Brief:
Locate the line bearing "# Chokes: drum" in the material below, then reproduce it and each following line up to and including the line bearing "cad_parts[node].hide_render = cad_parts[node].hide_viewport".

Task inputs:

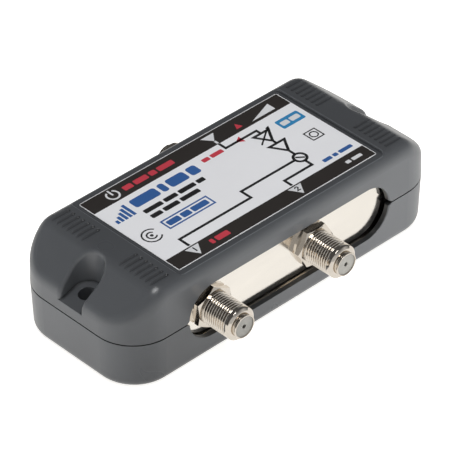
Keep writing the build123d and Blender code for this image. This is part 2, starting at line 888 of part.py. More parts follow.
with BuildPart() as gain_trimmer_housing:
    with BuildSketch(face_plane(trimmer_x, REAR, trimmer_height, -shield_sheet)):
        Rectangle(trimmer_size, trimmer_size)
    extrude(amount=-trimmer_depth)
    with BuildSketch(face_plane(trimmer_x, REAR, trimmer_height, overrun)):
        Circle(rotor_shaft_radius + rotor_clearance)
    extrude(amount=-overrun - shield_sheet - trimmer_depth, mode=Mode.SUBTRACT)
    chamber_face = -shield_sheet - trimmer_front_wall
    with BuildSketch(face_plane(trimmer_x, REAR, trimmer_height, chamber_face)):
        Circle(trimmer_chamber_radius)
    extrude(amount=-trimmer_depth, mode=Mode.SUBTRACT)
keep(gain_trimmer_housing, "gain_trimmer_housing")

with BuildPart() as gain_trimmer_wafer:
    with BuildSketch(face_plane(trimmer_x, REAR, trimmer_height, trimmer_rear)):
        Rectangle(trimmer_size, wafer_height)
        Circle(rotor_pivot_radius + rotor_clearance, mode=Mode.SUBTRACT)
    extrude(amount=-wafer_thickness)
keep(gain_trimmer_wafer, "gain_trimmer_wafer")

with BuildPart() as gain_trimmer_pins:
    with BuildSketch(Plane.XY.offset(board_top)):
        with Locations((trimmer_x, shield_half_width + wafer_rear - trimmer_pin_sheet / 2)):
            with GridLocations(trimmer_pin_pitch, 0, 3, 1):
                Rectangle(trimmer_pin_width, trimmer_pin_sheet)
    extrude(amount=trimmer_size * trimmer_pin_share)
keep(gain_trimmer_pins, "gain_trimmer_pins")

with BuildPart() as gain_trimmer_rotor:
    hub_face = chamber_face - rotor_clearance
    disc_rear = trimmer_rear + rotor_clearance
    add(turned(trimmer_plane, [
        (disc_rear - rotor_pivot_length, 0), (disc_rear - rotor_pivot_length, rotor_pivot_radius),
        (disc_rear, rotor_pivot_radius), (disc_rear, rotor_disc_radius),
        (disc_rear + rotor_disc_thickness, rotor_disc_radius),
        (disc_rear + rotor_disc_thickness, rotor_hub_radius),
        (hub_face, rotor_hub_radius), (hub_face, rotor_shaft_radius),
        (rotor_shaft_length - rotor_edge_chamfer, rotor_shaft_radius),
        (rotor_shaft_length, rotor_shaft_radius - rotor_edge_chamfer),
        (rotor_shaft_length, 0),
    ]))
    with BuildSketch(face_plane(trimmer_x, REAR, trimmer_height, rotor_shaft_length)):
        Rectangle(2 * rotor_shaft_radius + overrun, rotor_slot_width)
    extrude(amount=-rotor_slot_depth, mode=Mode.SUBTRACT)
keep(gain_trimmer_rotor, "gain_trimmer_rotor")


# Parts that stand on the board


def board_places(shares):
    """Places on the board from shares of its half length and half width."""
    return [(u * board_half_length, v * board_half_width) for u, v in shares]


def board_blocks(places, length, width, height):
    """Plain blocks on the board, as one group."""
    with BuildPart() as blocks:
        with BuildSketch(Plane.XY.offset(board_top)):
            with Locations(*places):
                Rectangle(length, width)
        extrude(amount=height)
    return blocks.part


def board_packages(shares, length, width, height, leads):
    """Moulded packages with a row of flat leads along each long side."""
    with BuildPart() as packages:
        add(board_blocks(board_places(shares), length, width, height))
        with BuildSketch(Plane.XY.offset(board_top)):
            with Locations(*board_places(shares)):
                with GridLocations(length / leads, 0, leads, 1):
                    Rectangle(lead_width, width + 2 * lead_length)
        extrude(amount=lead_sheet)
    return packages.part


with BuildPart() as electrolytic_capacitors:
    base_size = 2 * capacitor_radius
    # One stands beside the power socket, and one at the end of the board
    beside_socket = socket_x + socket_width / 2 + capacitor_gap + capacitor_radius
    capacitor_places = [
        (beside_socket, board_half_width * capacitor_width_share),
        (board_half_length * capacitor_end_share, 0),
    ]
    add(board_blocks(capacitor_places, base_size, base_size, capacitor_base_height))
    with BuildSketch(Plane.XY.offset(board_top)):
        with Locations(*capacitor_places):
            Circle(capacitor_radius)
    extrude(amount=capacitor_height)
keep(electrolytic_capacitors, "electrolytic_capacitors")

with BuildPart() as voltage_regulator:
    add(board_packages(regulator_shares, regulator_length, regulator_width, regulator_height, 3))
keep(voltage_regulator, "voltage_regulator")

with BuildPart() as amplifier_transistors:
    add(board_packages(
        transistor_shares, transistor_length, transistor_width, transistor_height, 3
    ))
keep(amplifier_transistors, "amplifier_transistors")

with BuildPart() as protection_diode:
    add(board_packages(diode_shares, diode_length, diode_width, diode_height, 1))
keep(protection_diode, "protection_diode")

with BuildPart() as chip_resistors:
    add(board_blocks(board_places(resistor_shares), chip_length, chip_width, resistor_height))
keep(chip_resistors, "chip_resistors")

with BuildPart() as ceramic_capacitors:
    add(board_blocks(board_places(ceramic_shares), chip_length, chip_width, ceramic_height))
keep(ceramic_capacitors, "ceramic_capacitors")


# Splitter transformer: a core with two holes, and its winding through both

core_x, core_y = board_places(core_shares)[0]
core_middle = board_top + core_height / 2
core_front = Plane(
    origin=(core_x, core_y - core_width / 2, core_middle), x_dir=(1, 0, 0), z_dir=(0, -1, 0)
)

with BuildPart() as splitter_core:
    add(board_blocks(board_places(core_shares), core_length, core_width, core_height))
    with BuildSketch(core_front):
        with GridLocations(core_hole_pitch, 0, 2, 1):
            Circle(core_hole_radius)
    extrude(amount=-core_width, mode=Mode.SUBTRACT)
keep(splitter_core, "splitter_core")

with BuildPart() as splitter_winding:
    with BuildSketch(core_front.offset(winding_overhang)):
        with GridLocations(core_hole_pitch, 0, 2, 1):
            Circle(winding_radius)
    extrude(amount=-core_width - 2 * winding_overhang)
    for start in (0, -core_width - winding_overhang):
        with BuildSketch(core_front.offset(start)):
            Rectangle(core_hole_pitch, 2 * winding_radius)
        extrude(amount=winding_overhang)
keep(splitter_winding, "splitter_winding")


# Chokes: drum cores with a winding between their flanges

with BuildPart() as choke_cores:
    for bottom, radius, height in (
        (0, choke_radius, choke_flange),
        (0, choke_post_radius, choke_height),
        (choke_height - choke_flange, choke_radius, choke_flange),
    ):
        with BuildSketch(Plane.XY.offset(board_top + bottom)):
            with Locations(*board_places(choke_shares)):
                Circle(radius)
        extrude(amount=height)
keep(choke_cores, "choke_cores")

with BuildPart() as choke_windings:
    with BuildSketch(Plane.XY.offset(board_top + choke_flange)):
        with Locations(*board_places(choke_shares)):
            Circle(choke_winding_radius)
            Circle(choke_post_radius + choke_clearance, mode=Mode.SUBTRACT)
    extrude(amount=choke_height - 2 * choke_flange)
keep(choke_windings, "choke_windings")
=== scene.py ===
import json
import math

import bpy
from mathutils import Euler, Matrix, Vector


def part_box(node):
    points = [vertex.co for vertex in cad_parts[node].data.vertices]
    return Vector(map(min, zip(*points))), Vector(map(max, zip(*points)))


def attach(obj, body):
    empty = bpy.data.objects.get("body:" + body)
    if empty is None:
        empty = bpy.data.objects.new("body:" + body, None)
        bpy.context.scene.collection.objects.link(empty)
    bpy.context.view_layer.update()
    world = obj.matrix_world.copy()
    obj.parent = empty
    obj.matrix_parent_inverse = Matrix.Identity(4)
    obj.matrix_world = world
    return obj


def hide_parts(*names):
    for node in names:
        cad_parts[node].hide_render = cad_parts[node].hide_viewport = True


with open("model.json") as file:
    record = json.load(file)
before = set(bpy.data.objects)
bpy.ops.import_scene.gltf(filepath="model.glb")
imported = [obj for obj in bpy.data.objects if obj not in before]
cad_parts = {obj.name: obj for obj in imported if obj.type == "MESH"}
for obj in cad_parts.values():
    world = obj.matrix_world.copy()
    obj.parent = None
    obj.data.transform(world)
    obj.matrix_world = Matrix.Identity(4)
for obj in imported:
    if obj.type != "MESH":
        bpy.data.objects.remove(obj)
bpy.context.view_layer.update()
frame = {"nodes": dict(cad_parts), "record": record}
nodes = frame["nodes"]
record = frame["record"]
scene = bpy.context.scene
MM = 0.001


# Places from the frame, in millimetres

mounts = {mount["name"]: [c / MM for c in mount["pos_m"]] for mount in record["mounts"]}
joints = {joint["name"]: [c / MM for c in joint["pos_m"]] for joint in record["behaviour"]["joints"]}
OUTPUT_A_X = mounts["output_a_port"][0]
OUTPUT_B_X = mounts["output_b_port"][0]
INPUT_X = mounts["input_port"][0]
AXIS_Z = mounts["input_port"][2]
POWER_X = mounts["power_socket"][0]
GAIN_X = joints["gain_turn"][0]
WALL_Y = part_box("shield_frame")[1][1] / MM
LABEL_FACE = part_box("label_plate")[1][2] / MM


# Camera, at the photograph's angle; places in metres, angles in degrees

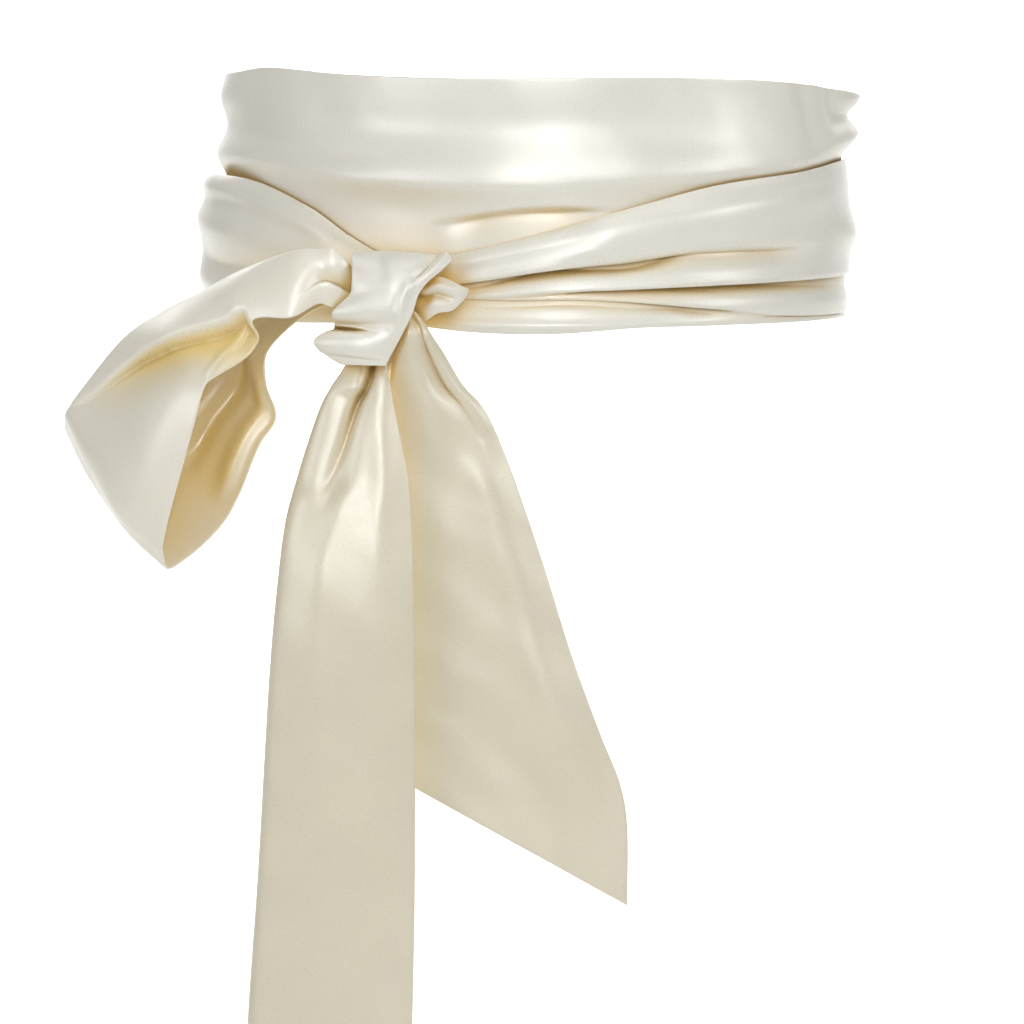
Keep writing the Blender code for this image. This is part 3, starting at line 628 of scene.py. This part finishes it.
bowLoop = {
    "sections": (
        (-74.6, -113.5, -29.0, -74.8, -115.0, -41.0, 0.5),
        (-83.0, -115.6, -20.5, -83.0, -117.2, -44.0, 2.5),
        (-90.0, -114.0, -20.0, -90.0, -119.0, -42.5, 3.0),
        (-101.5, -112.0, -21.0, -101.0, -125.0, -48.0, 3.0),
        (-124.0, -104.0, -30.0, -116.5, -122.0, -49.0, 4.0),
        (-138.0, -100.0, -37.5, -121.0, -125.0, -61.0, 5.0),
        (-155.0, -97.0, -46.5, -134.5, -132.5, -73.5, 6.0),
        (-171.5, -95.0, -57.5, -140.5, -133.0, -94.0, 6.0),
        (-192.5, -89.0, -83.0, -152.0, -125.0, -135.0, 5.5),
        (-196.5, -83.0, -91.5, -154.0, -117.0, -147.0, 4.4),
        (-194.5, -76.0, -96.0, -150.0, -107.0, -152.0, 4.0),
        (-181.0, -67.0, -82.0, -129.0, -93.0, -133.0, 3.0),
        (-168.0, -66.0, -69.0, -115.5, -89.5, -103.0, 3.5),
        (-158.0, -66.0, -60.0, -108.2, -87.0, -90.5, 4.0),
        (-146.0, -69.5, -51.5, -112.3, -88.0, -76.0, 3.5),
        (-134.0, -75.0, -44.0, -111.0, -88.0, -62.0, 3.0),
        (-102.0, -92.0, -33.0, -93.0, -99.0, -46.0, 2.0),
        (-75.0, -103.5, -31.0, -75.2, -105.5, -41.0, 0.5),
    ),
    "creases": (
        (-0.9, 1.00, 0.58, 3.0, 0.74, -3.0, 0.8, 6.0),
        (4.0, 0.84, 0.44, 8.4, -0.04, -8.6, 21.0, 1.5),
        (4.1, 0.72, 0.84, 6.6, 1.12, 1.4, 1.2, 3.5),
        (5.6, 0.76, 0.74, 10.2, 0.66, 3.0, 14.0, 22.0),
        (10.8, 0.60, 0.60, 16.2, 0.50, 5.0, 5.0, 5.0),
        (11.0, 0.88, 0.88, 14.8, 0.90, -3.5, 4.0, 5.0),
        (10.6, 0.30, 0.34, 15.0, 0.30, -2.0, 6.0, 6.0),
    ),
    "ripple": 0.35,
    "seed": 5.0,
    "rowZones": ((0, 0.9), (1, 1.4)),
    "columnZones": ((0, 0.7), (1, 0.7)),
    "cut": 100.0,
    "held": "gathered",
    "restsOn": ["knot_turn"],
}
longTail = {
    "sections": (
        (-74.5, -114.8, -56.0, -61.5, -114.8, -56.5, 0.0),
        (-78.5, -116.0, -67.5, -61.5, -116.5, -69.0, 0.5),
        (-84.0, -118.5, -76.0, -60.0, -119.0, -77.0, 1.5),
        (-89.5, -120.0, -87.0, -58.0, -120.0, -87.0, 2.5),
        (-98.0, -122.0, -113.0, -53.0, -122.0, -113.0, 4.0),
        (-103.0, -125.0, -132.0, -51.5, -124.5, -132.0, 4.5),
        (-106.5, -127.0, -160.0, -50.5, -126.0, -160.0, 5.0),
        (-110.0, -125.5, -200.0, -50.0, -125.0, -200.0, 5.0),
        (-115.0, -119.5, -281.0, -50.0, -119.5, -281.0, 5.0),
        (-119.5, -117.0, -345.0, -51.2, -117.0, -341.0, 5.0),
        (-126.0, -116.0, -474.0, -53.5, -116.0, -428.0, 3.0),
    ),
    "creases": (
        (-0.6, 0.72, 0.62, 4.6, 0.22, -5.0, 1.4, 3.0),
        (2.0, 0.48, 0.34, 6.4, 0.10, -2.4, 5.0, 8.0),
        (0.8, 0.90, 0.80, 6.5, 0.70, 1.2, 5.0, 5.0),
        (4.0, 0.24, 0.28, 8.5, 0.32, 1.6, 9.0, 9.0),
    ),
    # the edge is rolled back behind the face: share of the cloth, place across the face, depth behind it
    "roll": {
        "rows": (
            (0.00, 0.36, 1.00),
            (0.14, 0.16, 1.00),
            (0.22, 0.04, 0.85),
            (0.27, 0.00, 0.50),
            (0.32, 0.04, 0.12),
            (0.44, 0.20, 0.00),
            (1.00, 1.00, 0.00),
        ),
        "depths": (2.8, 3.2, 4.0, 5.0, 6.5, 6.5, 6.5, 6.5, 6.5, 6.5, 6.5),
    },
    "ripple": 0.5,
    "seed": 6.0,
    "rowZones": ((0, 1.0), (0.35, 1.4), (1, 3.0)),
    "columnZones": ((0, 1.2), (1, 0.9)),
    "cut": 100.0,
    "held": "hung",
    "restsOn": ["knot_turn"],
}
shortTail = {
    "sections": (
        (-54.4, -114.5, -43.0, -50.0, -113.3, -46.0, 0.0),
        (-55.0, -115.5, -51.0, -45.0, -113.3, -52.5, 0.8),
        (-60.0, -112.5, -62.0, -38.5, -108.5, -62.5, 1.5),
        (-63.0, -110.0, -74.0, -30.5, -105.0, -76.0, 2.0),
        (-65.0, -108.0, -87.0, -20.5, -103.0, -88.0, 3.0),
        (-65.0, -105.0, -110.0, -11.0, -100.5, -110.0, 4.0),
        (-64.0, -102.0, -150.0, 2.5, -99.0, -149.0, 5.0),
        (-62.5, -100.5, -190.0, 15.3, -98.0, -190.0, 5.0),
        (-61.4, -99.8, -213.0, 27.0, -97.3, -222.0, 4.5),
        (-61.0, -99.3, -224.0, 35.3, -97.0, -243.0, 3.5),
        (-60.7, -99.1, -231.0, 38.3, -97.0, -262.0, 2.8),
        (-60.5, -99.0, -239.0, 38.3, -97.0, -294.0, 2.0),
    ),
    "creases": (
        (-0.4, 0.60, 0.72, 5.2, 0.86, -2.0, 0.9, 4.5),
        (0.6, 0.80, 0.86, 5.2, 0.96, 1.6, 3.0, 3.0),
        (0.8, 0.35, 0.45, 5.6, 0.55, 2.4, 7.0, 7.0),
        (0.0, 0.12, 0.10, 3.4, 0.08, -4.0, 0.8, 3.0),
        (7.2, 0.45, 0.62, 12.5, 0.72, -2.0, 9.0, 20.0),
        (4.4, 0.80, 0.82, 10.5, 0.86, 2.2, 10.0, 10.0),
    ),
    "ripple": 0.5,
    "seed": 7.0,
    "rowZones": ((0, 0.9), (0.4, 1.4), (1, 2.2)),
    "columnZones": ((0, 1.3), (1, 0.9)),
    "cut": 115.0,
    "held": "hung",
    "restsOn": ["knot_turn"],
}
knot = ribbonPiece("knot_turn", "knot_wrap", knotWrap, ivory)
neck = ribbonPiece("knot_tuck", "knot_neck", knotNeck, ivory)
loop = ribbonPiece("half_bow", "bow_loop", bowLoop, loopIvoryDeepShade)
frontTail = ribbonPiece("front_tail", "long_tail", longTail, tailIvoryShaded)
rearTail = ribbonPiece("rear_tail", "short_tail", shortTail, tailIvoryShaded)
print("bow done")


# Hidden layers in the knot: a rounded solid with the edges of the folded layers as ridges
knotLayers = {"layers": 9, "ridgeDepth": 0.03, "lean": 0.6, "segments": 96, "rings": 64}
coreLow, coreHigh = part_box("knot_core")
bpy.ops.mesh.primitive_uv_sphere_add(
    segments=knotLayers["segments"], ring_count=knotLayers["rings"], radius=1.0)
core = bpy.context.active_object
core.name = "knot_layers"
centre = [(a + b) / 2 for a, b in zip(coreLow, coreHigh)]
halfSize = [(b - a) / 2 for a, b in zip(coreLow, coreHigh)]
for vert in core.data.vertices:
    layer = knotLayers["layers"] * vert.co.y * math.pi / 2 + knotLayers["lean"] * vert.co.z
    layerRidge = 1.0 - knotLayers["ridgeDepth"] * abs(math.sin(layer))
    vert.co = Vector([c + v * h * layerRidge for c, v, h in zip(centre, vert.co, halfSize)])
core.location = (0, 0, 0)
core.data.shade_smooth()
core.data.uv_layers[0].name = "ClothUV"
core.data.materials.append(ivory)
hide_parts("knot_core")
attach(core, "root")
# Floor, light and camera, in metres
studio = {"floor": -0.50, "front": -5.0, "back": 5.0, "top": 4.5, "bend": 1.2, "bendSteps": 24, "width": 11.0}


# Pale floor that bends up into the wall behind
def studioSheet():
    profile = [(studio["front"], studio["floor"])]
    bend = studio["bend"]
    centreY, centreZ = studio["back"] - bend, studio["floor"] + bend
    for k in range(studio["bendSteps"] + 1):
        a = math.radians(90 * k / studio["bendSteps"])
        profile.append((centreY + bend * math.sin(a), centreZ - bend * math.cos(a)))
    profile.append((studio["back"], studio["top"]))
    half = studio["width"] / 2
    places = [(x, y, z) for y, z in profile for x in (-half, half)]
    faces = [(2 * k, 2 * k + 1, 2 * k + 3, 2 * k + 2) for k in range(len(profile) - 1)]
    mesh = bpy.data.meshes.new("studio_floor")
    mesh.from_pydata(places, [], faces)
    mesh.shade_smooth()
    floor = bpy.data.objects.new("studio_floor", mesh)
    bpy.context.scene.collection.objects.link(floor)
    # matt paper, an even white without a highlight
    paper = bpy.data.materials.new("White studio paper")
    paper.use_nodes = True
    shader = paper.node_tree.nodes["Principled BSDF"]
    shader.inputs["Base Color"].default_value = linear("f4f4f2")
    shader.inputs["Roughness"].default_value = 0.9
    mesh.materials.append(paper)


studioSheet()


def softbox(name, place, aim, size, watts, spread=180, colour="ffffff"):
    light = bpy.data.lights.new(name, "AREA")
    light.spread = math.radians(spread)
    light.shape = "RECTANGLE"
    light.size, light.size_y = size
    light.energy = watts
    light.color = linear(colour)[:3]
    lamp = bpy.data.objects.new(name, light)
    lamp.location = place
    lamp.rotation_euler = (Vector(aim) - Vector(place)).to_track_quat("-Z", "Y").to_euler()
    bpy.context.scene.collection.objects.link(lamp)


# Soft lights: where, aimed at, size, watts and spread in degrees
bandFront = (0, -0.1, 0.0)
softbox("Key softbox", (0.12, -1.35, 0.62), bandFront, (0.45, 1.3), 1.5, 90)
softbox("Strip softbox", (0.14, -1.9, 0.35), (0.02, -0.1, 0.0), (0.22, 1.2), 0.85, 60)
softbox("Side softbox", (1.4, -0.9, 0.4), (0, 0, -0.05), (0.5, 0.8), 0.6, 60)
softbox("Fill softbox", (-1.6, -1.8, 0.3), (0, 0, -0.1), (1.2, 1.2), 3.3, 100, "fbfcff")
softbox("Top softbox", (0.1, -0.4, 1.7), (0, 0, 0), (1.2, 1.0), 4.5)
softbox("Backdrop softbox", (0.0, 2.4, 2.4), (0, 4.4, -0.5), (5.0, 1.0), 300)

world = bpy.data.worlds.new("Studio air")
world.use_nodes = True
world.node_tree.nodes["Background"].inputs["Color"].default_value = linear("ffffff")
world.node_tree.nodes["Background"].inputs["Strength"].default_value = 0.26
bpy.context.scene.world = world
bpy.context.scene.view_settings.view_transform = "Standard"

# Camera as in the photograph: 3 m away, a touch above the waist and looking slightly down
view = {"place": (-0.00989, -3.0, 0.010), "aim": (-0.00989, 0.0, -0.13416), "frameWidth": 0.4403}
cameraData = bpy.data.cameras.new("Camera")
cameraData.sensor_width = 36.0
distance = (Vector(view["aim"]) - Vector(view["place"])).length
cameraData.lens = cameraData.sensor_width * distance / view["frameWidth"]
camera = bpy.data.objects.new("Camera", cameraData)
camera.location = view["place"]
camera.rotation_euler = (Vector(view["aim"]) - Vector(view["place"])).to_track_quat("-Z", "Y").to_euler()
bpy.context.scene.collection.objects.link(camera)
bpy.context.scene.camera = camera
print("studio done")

Response:
# Chokes: drum cores with a winding between their flanges

with BuildPart() as choke_cores:
    for bottom, radius, height in (
        (0, choke_radius, choke_flange),
        (0, choke_post_radius, choke_height),
        (choke_height - choke_flange, choke_radius, choke_flange),
    ):
        with BuildSketch(Plane.XY.offset(board_top + bottom)):
            with Locations(*board_places(choke_shares)):
                Circle(radius)
        extrude(amount=height)
keep(choke_cores, "choke_cores")

with BuildPart() as choke_windings:
    with BuildSketch(Plane.XY.offset(board_top + choke_flange)):
        with Locations(*board_places(choke_shares)):
            Circle(choke_winding_radius)
            Circle(choke_post_radius + choke_clearance, mode=Mode.SUBTRACT)
    extrude(amount=choke_height - 2 * choke_flange)
keep(choke_windings, "choke_windings")
=== scene.py ===
import json
import math

import bpy
from mathutils import Euler, Matrix, Vector


def part_box(node):
    points = [vertex.co for vertex in cad_parts[node].data.vertices]
    return Vector(map(min, zip(*points))), Vector(map(max, zip(*points)))


def attach(obj, body):
    empty = bpy.data.objects.get("body:" + body)
    if empty is None:
        empty = bpy.data.objects.new("body:" + body, None)
        bpy.context.scene.collection.objects.link(empty)
    bpy.context.view_layer.update()
    world = obj.matrix_world.copy()
    obj.parent = empty
    obj.matrix_parent_inverse = Matrix.Identity(4)
    obj.matrix_world = world
    return obj


def hide_parts(*names):
    for node in names:
        cad_parts[node].hide_render = cad_parts[node].hide_viewport = True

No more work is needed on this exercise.